Virtual Analog Modeling of Distortion Circuits Using Neural Ordinary Differential Equations

TL;DR

This paper introduces neural ordinary differential equations for virtual analog distortion modeling, achieving high accuracy with fewer parameters and greater flexibility than traditional methods.

Contribution

It adapts neural ODEs to model diode clipper circuits, enabling accurate, interpretable, and parameter-efficient virtual analog modeling without oversampling.

Findings

Comparable performance to state-of-the-art RNNs

No oversampling needed, flexible sampling rate

Physically interpretable learned ODEs

Abstract

Recent research in deep learning has shown that neural networks can learn differential equations governing dynamical systems.
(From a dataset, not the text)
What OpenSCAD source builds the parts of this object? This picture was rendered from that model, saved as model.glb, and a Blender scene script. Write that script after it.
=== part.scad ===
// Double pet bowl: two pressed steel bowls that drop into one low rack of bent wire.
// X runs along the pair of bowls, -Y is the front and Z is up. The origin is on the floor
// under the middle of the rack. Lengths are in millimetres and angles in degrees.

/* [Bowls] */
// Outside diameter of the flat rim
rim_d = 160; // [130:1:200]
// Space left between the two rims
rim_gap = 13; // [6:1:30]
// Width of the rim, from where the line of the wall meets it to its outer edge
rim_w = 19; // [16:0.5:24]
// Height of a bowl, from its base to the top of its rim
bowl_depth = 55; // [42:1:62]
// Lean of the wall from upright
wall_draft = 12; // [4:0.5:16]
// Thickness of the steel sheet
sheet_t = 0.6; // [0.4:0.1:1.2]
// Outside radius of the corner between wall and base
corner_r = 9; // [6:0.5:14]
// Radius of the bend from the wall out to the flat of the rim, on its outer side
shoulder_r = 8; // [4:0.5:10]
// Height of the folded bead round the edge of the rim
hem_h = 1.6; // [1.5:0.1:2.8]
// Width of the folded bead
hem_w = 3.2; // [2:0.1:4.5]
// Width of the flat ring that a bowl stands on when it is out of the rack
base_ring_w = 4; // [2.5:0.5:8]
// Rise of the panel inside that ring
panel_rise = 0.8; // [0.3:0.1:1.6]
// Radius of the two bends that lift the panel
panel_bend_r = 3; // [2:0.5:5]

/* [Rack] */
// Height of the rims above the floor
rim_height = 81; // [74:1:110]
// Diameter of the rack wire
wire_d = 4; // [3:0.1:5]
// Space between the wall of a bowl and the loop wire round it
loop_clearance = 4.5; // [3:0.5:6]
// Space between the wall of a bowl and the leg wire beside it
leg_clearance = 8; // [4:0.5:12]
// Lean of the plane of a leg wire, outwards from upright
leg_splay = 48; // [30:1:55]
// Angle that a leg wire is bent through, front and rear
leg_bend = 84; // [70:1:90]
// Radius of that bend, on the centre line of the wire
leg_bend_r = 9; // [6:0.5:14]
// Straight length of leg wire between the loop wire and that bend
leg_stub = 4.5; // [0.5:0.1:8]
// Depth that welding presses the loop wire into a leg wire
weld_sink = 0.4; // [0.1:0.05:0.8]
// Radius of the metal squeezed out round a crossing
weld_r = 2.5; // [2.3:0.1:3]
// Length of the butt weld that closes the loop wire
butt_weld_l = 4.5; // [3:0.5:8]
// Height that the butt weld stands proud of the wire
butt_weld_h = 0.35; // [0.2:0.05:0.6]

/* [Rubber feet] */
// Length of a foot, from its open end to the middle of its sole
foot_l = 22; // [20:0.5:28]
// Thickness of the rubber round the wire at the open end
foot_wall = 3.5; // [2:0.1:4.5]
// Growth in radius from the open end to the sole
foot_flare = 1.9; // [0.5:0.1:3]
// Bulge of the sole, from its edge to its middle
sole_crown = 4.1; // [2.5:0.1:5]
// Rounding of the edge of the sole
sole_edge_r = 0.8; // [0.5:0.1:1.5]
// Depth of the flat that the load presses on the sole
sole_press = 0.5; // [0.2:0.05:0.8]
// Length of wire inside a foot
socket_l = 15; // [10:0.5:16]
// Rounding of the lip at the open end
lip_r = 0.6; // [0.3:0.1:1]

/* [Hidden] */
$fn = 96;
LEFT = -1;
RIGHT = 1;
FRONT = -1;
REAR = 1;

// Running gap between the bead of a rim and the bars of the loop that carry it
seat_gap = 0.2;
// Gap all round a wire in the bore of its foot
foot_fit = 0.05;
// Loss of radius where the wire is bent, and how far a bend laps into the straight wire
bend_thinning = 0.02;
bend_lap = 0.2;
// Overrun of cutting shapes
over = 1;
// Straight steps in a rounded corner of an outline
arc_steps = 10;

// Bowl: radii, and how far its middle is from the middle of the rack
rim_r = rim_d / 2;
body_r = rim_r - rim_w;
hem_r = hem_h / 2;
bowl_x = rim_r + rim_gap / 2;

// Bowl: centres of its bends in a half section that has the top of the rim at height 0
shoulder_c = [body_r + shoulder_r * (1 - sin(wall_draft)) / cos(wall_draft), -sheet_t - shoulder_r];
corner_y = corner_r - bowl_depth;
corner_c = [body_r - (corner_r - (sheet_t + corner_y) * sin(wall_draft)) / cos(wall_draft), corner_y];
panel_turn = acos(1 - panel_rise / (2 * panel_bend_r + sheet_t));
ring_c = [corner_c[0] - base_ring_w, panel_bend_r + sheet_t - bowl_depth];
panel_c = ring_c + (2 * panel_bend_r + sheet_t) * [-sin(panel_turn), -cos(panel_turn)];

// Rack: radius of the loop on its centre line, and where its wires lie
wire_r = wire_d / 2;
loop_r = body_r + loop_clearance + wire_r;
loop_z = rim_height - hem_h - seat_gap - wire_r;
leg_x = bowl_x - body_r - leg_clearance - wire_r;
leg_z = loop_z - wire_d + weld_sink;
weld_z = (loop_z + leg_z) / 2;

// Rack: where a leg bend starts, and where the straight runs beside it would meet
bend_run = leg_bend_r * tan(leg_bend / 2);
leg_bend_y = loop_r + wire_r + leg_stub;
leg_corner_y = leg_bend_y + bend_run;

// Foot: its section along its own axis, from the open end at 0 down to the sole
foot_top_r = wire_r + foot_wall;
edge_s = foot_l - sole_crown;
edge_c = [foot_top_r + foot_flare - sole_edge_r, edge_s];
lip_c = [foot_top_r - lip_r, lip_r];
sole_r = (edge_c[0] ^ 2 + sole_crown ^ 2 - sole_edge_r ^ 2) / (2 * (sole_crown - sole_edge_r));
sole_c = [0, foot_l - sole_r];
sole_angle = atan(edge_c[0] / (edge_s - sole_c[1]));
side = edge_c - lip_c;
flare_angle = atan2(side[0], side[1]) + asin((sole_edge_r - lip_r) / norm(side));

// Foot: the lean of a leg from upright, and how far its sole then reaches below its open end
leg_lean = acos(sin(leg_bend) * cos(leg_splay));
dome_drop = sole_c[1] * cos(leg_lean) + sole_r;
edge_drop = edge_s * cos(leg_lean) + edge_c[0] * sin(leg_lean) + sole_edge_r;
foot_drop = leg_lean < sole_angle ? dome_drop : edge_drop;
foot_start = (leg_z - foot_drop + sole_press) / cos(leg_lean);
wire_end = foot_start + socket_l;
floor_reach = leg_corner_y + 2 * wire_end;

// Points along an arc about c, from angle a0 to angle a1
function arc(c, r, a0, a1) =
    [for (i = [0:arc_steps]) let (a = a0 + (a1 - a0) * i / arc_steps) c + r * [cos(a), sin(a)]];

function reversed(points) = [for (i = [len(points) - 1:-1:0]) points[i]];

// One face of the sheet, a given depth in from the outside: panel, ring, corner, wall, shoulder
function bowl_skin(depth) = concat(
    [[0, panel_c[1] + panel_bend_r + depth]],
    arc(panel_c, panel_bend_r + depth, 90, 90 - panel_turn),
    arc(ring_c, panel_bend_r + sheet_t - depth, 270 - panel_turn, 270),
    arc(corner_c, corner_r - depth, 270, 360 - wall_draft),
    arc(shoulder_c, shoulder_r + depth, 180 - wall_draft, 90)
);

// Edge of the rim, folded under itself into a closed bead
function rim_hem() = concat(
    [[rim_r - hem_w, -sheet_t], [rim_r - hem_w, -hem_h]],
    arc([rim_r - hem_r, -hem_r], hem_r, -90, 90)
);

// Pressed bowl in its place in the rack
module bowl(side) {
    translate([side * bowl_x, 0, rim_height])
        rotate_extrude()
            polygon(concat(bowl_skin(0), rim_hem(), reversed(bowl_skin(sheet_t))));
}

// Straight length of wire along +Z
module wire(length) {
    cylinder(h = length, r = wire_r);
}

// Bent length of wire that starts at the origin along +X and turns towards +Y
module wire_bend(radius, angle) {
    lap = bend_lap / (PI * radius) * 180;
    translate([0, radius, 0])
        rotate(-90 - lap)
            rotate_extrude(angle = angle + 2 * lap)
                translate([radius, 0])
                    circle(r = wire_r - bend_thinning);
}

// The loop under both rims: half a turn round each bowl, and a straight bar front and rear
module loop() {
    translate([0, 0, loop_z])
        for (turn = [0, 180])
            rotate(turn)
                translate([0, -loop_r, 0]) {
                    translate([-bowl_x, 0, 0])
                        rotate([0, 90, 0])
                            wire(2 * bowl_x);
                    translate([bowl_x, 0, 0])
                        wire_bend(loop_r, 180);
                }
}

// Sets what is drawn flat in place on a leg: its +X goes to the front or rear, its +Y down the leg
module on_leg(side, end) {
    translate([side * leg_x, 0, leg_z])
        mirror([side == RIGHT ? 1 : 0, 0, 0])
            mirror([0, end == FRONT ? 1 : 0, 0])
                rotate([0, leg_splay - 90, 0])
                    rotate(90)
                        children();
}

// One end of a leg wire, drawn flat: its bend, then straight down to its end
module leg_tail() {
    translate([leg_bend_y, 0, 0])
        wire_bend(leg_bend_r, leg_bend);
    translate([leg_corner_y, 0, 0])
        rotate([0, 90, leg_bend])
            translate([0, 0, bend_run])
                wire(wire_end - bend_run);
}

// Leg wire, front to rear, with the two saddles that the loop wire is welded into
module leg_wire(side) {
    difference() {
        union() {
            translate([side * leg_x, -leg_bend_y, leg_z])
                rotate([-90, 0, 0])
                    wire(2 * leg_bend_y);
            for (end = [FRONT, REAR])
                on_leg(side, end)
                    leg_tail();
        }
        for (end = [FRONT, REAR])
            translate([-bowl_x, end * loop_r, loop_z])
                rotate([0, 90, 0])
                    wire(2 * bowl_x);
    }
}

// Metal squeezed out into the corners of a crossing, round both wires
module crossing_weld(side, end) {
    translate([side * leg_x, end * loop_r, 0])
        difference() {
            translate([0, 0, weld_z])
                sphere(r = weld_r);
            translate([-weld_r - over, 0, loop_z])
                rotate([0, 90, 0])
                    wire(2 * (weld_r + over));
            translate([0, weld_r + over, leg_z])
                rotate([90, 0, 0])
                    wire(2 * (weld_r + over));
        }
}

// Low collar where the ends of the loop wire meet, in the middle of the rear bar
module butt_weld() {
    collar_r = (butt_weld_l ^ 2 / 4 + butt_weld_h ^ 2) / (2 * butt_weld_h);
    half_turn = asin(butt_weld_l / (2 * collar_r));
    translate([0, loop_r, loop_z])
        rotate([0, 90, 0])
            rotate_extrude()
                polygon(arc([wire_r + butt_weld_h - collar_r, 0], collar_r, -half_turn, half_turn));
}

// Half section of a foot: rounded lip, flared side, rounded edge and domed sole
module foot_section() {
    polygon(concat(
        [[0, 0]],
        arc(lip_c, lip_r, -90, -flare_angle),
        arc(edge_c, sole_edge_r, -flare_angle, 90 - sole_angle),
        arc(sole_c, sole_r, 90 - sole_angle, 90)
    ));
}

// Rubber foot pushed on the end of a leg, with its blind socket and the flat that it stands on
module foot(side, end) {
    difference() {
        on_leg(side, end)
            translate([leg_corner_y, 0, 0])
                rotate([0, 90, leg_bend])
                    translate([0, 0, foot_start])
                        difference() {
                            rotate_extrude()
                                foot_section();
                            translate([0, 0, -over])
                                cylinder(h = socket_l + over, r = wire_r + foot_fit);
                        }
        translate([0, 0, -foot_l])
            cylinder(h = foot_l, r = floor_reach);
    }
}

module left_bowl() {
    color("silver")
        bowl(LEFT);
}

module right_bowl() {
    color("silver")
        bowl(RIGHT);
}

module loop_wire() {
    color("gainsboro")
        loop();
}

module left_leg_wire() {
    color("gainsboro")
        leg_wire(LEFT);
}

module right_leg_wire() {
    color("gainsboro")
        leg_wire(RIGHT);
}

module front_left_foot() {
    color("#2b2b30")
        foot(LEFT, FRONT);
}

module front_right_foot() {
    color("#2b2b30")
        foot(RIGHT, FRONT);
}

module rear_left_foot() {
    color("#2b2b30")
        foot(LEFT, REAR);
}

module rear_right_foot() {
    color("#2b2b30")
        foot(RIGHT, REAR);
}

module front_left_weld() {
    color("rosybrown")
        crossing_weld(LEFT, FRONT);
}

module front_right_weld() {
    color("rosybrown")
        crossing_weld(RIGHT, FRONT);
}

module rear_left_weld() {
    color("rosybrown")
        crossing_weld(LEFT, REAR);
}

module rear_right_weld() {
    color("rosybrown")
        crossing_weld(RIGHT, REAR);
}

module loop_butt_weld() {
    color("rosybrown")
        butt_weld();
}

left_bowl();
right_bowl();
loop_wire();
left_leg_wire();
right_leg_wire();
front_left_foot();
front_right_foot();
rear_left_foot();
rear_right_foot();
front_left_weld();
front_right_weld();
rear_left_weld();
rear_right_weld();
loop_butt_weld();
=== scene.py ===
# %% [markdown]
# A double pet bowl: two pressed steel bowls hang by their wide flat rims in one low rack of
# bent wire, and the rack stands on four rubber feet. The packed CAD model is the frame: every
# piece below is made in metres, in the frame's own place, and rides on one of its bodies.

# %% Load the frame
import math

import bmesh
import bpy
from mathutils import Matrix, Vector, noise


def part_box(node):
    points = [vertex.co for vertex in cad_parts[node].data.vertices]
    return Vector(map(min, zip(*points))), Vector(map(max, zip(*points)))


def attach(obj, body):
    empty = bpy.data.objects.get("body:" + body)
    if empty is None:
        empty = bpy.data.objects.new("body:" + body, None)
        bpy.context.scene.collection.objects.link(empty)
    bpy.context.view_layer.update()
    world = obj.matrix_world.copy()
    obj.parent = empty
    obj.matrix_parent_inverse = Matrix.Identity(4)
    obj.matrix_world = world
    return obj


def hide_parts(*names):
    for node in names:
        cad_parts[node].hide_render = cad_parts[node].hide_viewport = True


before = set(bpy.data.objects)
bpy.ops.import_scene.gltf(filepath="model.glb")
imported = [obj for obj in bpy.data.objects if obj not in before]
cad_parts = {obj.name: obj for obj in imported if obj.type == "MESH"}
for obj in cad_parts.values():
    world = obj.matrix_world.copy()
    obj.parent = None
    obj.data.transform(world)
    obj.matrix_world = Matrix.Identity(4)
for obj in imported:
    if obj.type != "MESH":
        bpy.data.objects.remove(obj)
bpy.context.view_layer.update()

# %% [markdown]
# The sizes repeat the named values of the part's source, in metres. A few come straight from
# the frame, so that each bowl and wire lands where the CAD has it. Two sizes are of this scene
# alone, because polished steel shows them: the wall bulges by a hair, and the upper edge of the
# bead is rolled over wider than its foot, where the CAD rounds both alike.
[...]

In this paper, we adapt this concept to Virtual Analog (VA) modeling to learn the ordinary differential equations (ODEs) governing the first-order and the second-order diode clipper. The proposed models achieve performance comparable to state-of-the-art recurrent neural networks (RNNs) albeit using fewer parameters. We show that this approach does not require oversampling and allows to increase the sampling rate after the training has completed, which results in increased accuracy. Using a sophisticated numerical solver allows to increase the accuracy at the cost of slower processing. ODEs learned this way do not require closed forms but are still physically interpretable.